Whatever the marketing strategy, the importance of the commemoration in Ireland and the historic contributions from Bulmer Hobson, Piaras Beaslai, Desmond Ryan, Cathal O'Shannon, Helena Moloney, Major Florence O'Donoghue Sean T. O'Kelly and others, ensured that the album had widespread appeal.
Some of the veterans heard on the Fontana album, Beaslai, who saw action in Church street, Desmond Ryan (GPO), who went on to write an account of the rebellion and a biography of James Connolly, and Liam O'Briain (College of Surgeons), also featured in a series of eight radio programmes broadcast in Ireland by RTÉ, during Easter 1966.

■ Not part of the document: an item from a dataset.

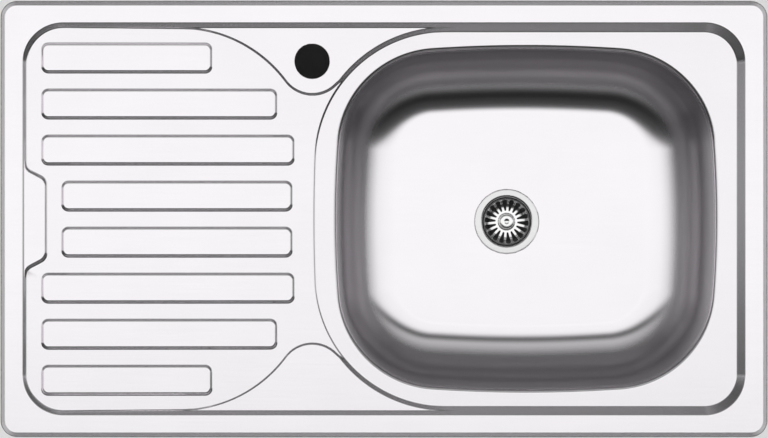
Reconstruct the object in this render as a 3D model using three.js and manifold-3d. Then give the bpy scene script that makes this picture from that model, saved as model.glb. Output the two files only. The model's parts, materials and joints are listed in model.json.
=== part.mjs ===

Superbly narrated by the writer, broadcaster and Irish language activist Proinsias Mac Aonghusa, the programmes are now available as The Sory of Easter Week 1916, with additional presentation by Peter Woods. Covering events from each day of the Rising, the programmes were to be a significant part of the Irish state broadcaster's contribution to the 50th anniversary commemorations.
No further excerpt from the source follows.